- **TASK DIRECTIONS**
Reproduce all of the material exactly as shown.

- **RAW DATA**
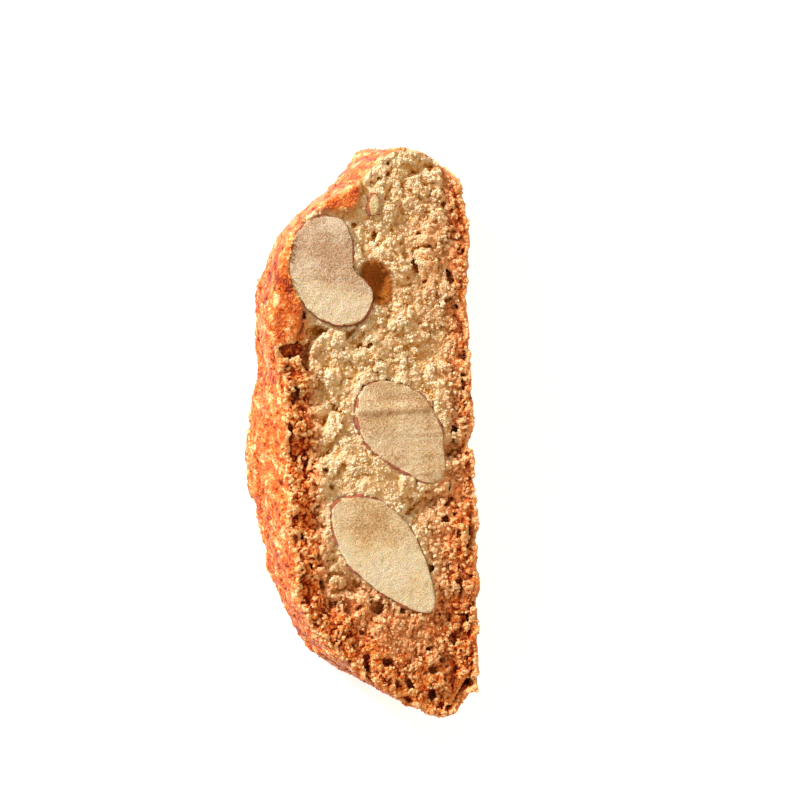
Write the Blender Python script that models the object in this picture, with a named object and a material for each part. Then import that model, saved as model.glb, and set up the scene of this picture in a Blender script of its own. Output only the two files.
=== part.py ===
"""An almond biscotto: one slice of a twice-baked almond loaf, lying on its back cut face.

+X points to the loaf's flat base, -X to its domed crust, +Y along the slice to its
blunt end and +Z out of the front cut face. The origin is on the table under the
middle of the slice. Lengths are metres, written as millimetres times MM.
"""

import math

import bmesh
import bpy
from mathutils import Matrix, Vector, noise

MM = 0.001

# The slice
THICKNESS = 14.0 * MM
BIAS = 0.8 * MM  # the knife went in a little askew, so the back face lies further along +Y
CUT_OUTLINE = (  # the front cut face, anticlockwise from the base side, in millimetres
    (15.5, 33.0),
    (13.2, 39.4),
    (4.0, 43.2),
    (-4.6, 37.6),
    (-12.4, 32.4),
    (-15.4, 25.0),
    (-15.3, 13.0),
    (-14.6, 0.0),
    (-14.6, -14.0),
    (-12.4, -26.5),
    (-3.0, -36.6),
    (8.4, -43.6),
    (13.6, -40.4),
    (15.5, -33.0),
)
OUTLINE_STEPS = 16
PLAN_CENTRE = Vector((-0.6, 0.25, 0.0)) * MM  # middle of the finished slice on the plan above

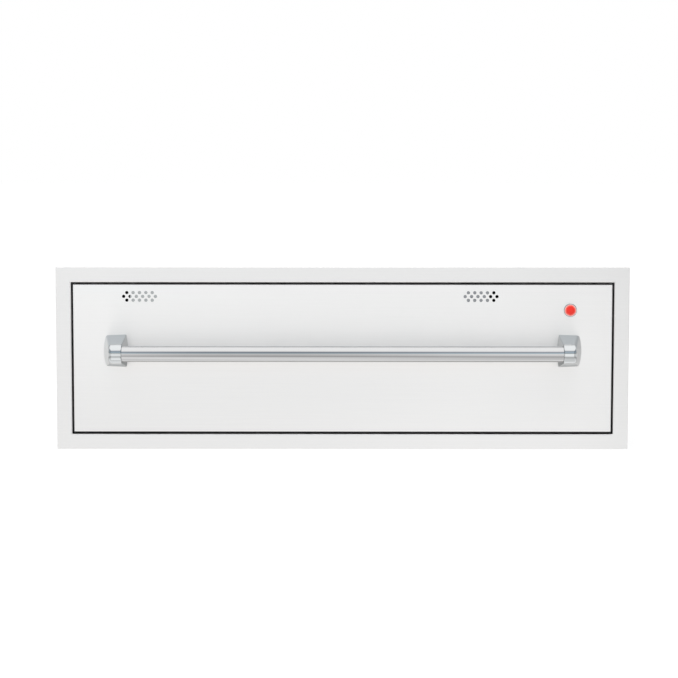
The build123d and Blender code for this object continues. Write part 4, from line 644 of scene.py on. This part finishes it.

- **FINISHED EXERCISE**
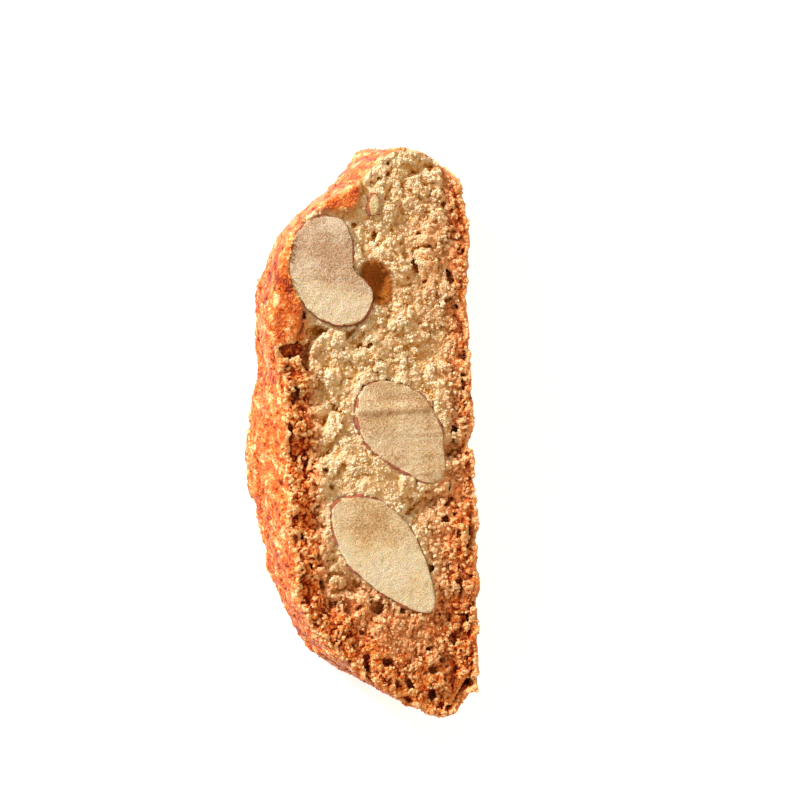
Write the Blender Python script that models the object in this picture, with a named object and a material for each part. Then import that model, saved as model.glb, and set up the scene of this picture in a Blender script of its own. Output only the two files.
=== part.py ===
"""An almond biscotto: one slice of a twice-baked almond loaf, lying on its back cut face.

+X points to the loaf's flat base, -X to its domed crust, +Y along the slice to its
blunt end and +Z out of the front cut face. The origin is on the table under the
middle of the slice. Lengths are metres, written as millimetres times MM.
"""

import math

import bmesh
import bpy
from mathutils import Matrix, Vector, noise

MM = 0.001

# The slice
THICKNESS = 14.0 * MM
BIAS = 0.8 * MM  # the knife went in a little askew, so the back face lies further along +Y
CUT_OUTLINE = (  # the front cut face, anticlockwise from the base side, in millimetres
    (15.5, 33.0),
    (13.2, 39.4),
    (4.0, 43.2),
    (-4.6, 37.6),
    (-12.4, 32.4),
    (-15.4, 25.0),
    (-15.3, 13.0),
    (-14.6, 0.0),
    (-14.6, -14.0),
    (-12.4, -26.5),
    (-3.0, -36.6),
    (8.4, -43.6),
    (13.6, -40.4),
    (15.5, -33.0),
)
OUTLINE_STEPS = 16
PLAN_CENTRE = Vector((-0.6, 0.25, 0.0)) * MM  # middle of the finished slice on the plan above

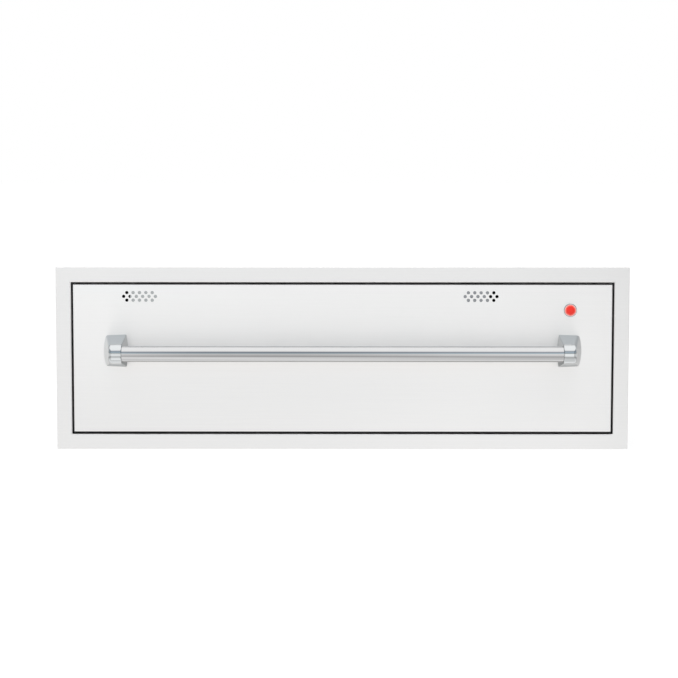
The build123d and Blender code for this object continues. Write part 4, from line 644 of scene.py on. This part finishes it.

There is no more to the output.